Please pull out every line that includes the string "materials".

## Data for this exercise
<<<<

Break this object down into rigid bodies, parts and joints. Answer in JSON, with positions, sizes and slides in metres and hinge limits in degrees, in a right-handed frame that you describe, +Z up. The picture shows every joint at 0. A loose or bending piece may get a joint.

>>>>
<<<<

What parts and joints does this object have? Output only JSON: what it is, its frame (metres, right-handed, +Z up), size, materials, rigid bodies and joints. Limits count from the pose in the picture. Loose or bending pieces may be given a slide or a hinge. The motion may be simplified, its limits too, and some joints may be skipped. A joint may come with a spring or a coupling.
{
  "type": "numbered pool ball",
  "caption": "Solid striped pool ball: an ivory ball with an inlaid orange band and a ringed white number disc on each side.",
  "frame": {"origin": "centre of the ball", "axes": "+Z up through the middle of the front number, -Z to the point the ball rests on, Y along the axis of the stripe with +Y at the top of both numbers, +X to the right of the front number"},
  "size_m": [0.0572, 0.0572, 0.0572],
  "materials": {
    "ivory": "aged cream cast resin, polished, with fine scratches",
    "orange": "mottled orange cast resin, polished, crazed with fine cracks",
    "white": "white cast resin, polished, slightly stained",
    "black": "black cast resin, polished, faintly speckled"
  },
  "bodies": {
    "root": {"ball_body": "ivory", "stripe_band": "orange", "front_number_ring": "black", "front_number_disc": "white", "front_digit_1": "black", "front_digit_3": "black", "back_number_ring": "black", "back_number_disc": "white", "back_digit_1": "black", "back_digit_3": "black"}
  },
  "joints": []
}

>>>>

## Final result
What parts and joints does this object have? Output only JSON: what it is, its frame (metres, right-handed, +Z up), size, materials, rigid bodies and joints. Limits count from the pose in the picture. Loose or bending pieces may be given a slide or a hinge. The motion may be simplified, its limits too, and some joints may be skipped. A joint may come with a spring or a coupling.
  "materials": {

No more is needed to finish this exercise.